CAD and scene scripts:
** Start **

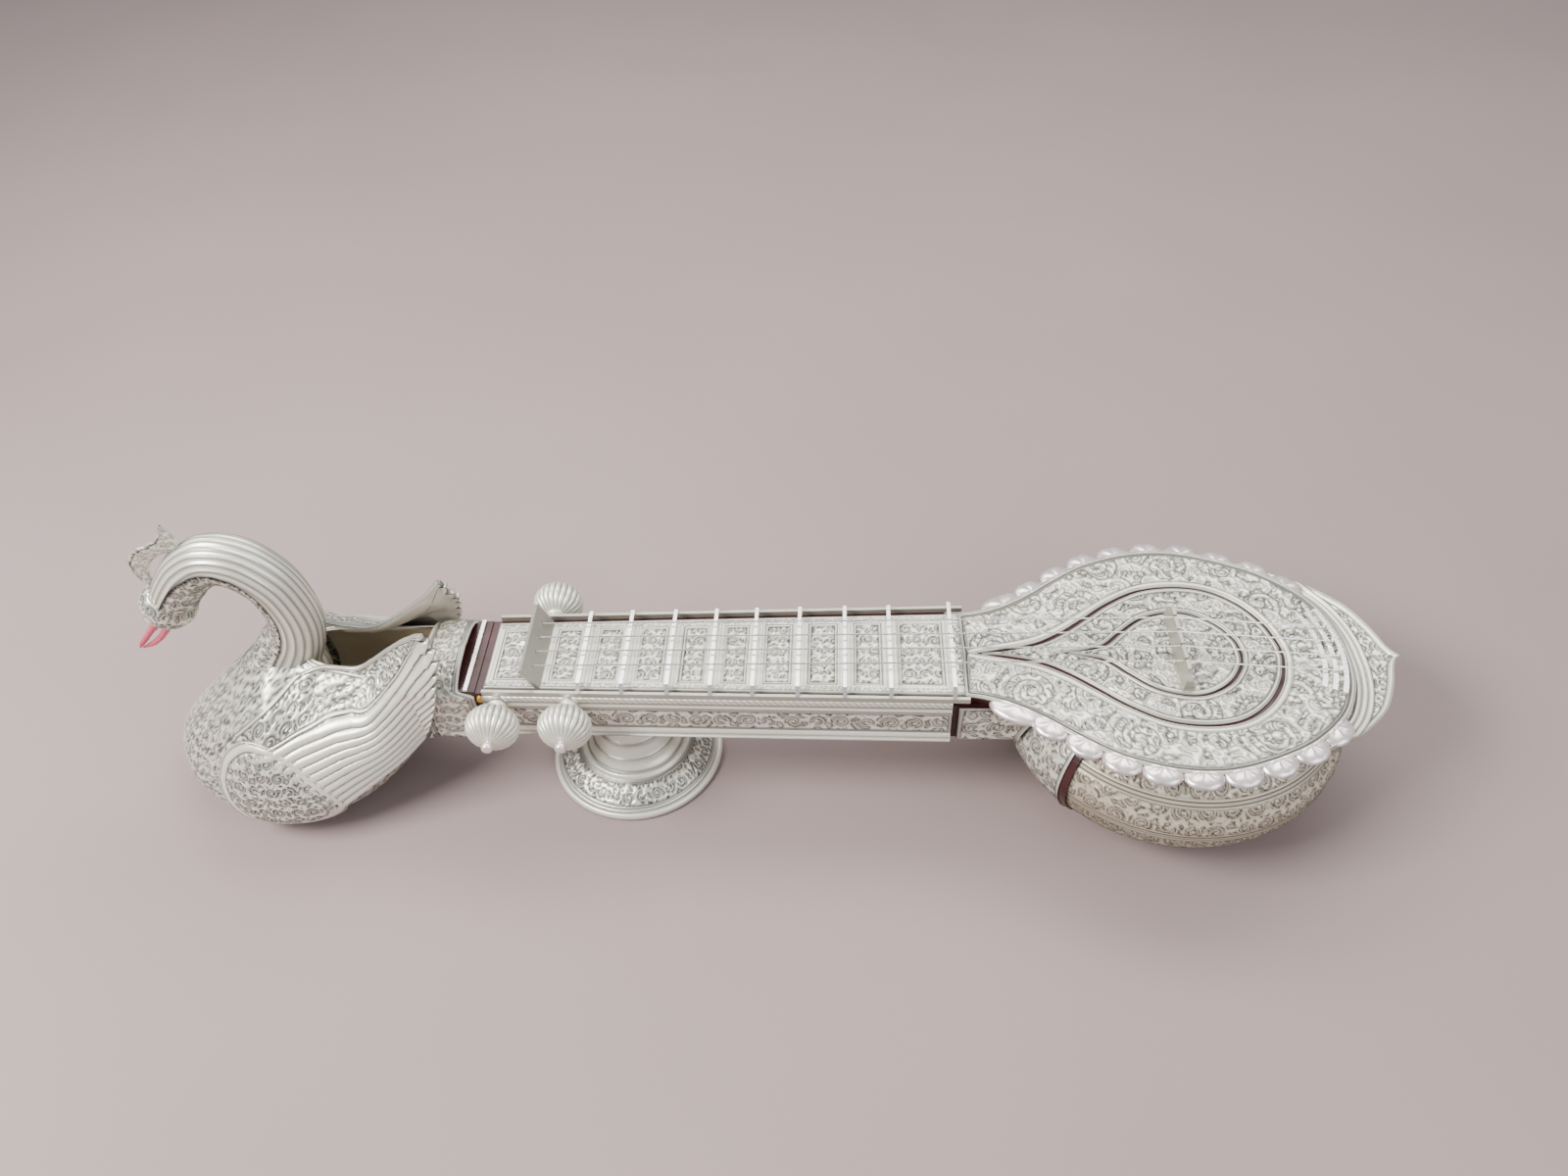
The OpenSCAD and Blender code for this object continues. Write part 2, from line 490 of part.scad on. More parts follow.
// half width of the body at a place and height
function body_y(x, z) = let (s = body_at(min(x, -362)),
    u = max(0, min(1, (z - s[3]) / (s[4] - s[3]))),
    v = max(0, min(1, (s[3] - z) / (s[3] - s[1]))))
  z > s[3] ? s[5] + (s[2] - s[5]) * pow(max(0, 1 - u * u), fullness(x)) : s[2] * pow(max(0, 1 - v * v), 0.4);
function wing_y(x, z) = max(body_y(x, z), x > -368 ? 24.6 - max(0, z - 80) * 0.27 : 14.5) + 1.1;
wing_t = 2.2;
module wing() {
  n = len(wing_grid);
  m = len(wing_grid[0]);
  q = n * m;
  pts = concat([for (c = wing_grid) for (p = c) [p[0], wing_y(p[0], p[1]) + wing_t, p[1]]],
    [for (c = wing_grid) for (p = c) [p[0], wing_y(p[0], p[1]), p[1]]]);
  polyhedron(pts, concat(
    [for (i = [0:n - 2]) for (j = [0:m - 2]) let (a = i * m + j, b = a + m)
      for (f = [[a, a + 1, b], [a + 1, b + 1, b]]) f],
    [for (i = [0:n - 2]) for (j = [0:m - 2]) let (a = q + i * m + j, b = a + m)
      for (f = [[a, b, a + 1], [a + 1, b, b + 1]]) f],
    [for (i = [0:n - 2]) let (a = i * m, b = a + m, c = a + m - 1, d = b + m - 1)
      for (f = [[a, b, q + a], [b, q + b, q + a], [c, q + c, d], [d, q + c, q + d]]) f],
    [for (j = [0:m - 2]) let (e = (n - 1) * m + j)
      for (f = [[j, q + j, j + 1], [q + j, q + j + 1, j + 1],
        [e, e + 1, q + e], [q + e, e + 1, q + e + 1]]) f]));
}
module near_wing() color(silver) mirror([0, 1, 0]) wing();
module far_wing() color(silver) wing();

// upper gourd: a flared bell on a stem
bell_line = [[foot_r - 3.6, 0], [foot_r - 0.8, 0], [foot_r, 1], [foot_r, 2.6], [foot_r - 1, 3.8],
  [foot_r - 2.4, 4], [foot_r - 2.8, 3.6], [foot_r - 4, 5], [35, 9.4], [30, 12.6], [28.6, 13.4], [28, 14.8],
  [26.6, 15], [25.6, 14.6], [22.6, 18], [22, 20.4], [21, 20.6], [18.6, 26], [18, 28], [17, 28.2], [15, 35],
  [13.2, 41], [12, 41], [13.2, 35], [15.4, 26], [20, 17.6], [25.5, 12.6], [33.6, 7.6]];
stem_line = [[0, 28], [11.6, 28], [11.9, 41.05], [16, 41.05], [16.6, 42.4], [14.6, 43.6], [14.6, 45],
  [17.4, 46.4], [17.4, neck_z - 1.25], [0, neck_z - 1.25]];
module foot_bell() color(silver) translate([foot_x, 0, 0]) rotate_extrude($fn = fine) polygon(bell_line);
module foot_stem() color(tan_c) translate([foot_x, 0, 0]) difference() {
  rotate_extrude($fn = fine) polygon(stem_line);
  translate([0, 0, 20]) cylinder(h = 40, r = stud_r + 0.05, $fn = fine);
}
stud_r = 3;
stud_z = 24;
nut_spans = [[stud_z + 0.2, 27.8], [cavity_z + 0.1, cavity_z + 3.6]];
module foot_stud() color(steel) translate([foot_x, 0, stud_z])
  cylinder(h = cavity_z + 6 - stud_z, r = stud_r, $fn = fine);
module foot_nuts() color(steel) for (z = nut_spans) translate([foot_x, 0, z[0]]) difference() {
  cylinder(h = z[1] - z[0], r = 6, $fn = 6);
  translate([0, 0, -1]) cylinder(h = 8, r = stud_r + 0.02, $fn = fine);
}

neck_core();
fretboard_plate();
near_side_panel();
far_side_panel();
underside_plate();
side_rails();
heel_sleeve();
bowl_shell();
heel_cup();
cup_strips();
soundboard_base();
soundboard_outer();
soundboard_middle();
soundboard_centre();
near_petals();
far_petals();
tail_leaf();
tailpiece();
string_pins();
bridge();
nut();
hitch_pin();
fret_1();
fret_2();
fret_3();
fret_4();
fret_5();
fret_6();
fret_7();
fret_8();
fret_9();
string_1();
string_2();
string_3();
string_4();
peg_1_shaft();
peg_1_knob();
peg_1_winding();
peg_2_shaft();
peg_2_knob();
peg_2_winding();
peg_3_shaft();
peg_3_knob();
peg_3_winding();
peg_ferrules();
socket_collar();
collar_band();
fillet_strip();
collar_screws();
swan_body();
swan_neck();
swan_head();
swan_beak();
swan_crest();
near_wing();
far_wing();
foot_bell();
foot_stem();
foot_stud();
foot_nuts();
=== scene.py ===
"""Looks of the ornamental swan-headed sitar: chased silver over lacquered wood."""
import json
import math

import bpy
import numpy as np
from mathutils import Matrix, Vector


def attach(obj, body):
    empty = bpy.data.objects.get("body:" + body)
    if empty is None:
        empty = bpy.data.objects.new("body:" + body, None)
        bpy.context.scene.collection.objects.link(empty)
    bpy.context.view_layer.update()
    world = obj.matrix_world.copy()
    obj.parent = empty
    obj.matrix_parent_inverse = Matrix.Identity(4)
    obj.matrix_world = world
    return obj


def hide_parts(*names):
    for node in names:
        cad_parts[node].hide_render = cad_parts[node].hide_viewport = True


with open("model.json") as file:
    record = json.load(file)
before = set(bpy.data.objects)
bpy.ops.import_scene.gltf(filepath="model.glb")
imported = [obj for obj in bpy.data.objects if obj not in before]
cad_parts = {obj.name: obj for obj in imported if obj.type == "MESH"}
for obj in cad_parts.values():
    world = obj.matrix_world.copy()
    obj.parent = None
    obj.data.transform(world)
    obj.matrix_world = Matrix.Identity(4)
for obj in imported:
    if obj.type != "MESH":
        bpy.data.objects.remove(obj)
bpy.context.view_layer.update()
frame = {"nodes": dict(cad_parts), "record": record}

# Lengths are in mm until a mesh is made.
STEP = 0.62  # pitch of the mesh grids
TURN = 2 * math.pi
FACE_Z = 77.0  # top face of the soundboard and the fretboard
NECK_START, NECK_END, BOARD_START = -329.0, -109.0, -103.0
PLATE_THICK = 1.4
BOWL_R = 79.0

# ---------------------------------------------------------------- curves


def spline(rows, n):
    """Catmull-Rom curve through rows, n points a span."""
    p = np.asarray(rows, float)
    q = np.vstack([p[:1], p, p[-1:]])
    t = np.arange(n)[:, None] / n
    out = []
    for i in range(len(p) - 1):
        a, b, c, d = q[i:i + 4]
        square = (2 * a - 5 * b + 4 * c - d) * t ** 2
        cube = (3 * b - a - 3 * c + d) * t ** 3
        out.append(0.5 * (2 * b + (c - a) * t + square + cube))
    out.append(p[-1:])
    return np.vstack(out)


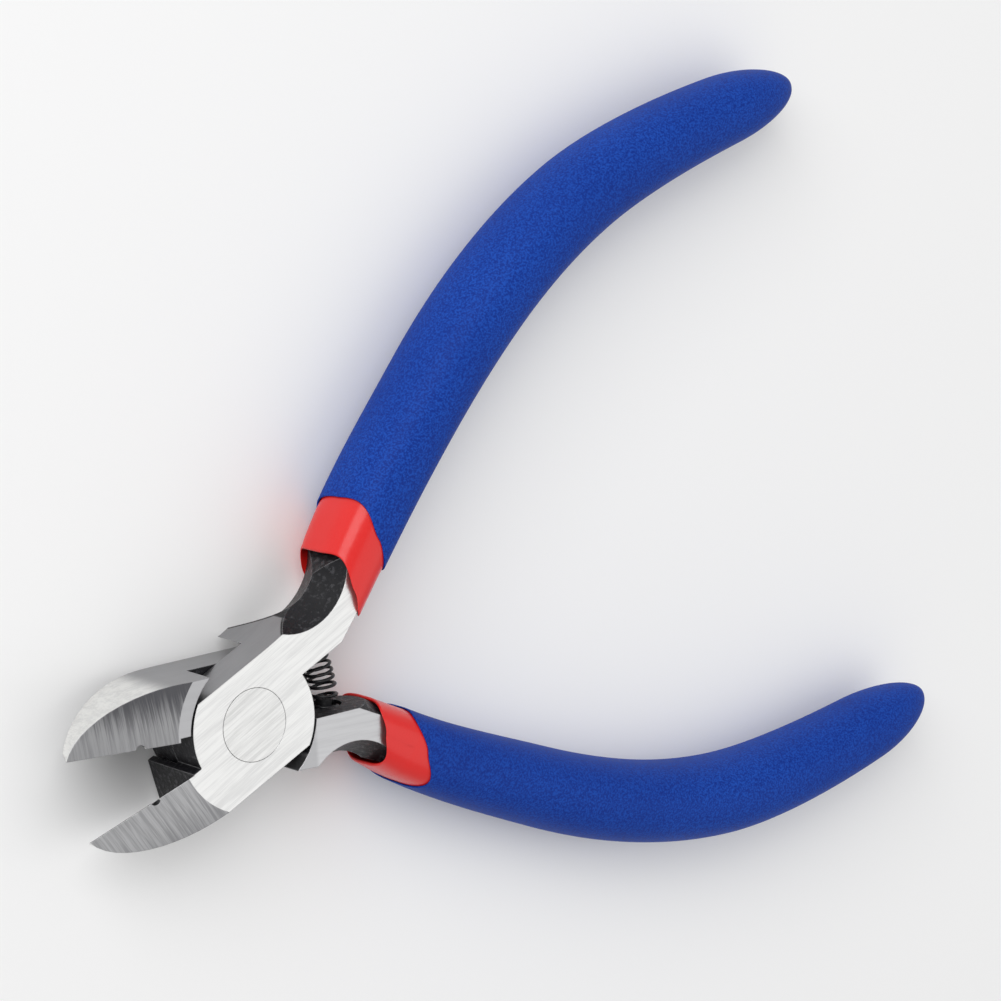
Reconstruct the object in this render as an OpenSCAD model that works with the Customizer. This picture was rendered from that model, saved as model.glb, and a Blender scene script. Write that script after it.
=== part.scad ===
// Flush cut pliers, 5 inch class: two forged halves lapped on a flush rivet, a return spring
// between the handles, and double-dipped grips (a red inner sleeve under a blue outer grip).
// Frame: the pliers lie flat. The pivot axis is Z, z = 0 is the rear ground face of the joint,
// the jaws point to -X and the handles to +X. The rest pose is open, held by the spring.
// Each half is drawn closed, with its cutting edge on the -X axis, and then swung open.

/* [Head] */
// Thickness between the two ground faces of the head
head_t = 9.4; // [9.2:0.1:9.8]
// Width of the straight waist across the joint
waist_w = 13; // [12.6:0.1:13.2]
// Radius of the lapped disc of the joint
lap_r = 8.1; // [8:0.05:8.2]
// Angle that each half is swung open at rest
open_angle = 12.5; // [11:0.5:13]

/* [Jaws] */
// Distance from the pivot to the tip of the jaws
jaw_tip_r = 22.5; // [21.5:0.5:23.5]
// Fall of the flush face for each millimetre towards the tip
flush_slope = 0.25; // [0.22:0.01:0.28]
// Slant of the bevel behind each cutting edge, across for each millimetre of depth
bevel_slant = 0.6; // [0.5:0.05:0.7]
// Diameter of the wire stripping hole that the two notches form
strip_hole_d = 1.1; // [0.8:0.1:1.4]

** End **

WHAT TO WORK ON:
Exact duplication is required for the lines above, from the line that contains "near_petals();" to the line that contains "for node in", inclusive; omit all others.

REPLY TO THE TASK:
near_petals();
far_petals();
tail_leaf();
tailpiece();
string_pins();
bridge();
nut();
hitch_pin();
fret_1();
fret_2();
fret_3();
fret_4();
fret_5();
fret_6();
fret_7();
fret_8();
fret_9();
string_1();
string_2();
string_3();
string_4();
peg_1_shaft();
peg_1_knob();
peg_1_winding();
peg_2_shaft();
peg_2_knob();
peg_2_winding();
peg_3_shaft();
peg_3_knob();
peg_3_winding();
peg_ferrules();
socket_collar();
collar_band();
fillet_strip();
collar_screws();
swan_body();
swan_neck();
swan_head();
swan_beak();
swan_crest();
near_wing();
far_wing();
foot_bell();
foot_stem();
foot_stud();
foot_nuts();
=== scene.py ===
"""Looks of the ornamental swan-headed sitar: chased silver over lacquered wood."""
import json
import math

import bpy
import numpy as np
from mathutils import Matrix, Vector


def attach(obj, body):
    empty = bpy.data.objects.get("body:" + body)
    if empty is None:
        empty = bpy.data.objects.new("body:" + body, None)
        bpy.context.scene.collection.objects.link(empty)
    bpy.context.view_layer.update()
    world = obj.matrix_world.copy()
    obj.parent = empty
    obj.matrix_parent_inverse = Matrix.Identity(4)
    obj.matrix_world = world
    return obj


def hide_parts(*names):
    for node in names:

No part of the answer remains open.